Researchers have shown through a study that indigenous communities are at a greater risk of socioeconomic vulnerabilities due to flooding caused by climate change than any other faction of the society.
Researchers are of the opinion that indigenous communities are most vulnerable because of pre-existing socioeconomic vulnerability they are already facing due to legacy of colonization, attributes of race and ethnicity, income, built environment, elderly populations, education, occupation, family structure, and access to resources.
The study, led by University of Waterloo researcher Liton Chakraborty, found that measuring socioeconomic vulnerability to flooding provides valuable information to support Indigenous flood risk management planning, especially under accelerating climate change.

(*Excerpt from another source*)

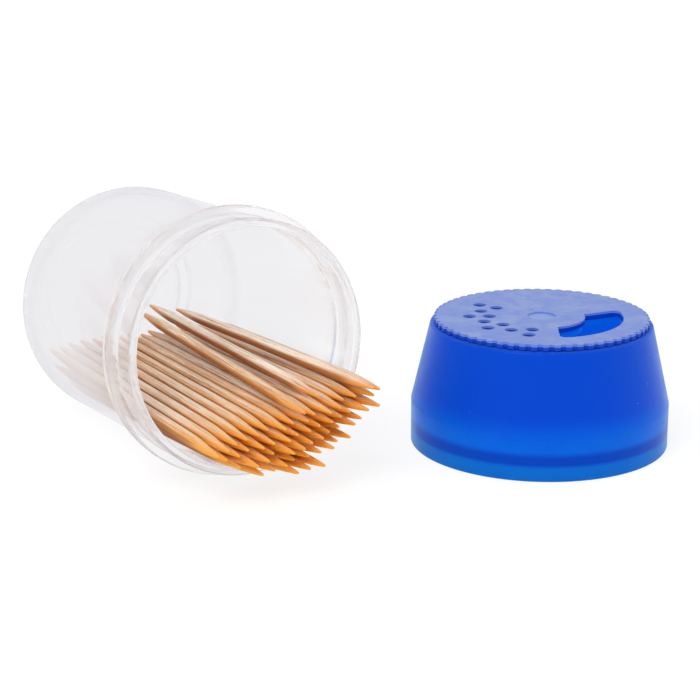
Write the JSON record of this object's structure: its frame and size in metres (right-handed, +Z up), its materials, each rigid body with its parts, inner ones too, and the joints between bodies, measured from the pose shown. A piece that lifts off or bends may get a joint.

The report captured the percentage of the population and number of residential properties in a 100-year flood zone. The results revealed “hotspots” where flood risk spatially coincided with socioeconomic disadvantage.
“This is a first attempt in Canada to assess place-based social vulnerability and flood exposure for Indigenous populations at a national level,” Chakraborty said. “The study contributes to knowledge about socioeconomic factors that contribute to flood risk among First Nations, Métis, and Inuit peoples living on-reserve.”
Chakraborty also noted that there are considerable data gaps limiting flood risk assessment in Canada and that the federal government should prioritize resources for identifying flood exposure in Indigenous communities. “Part of the considerations should be the dynamic range of geography, topography, and available data inputs from local scale determinations of flood risk,” he said.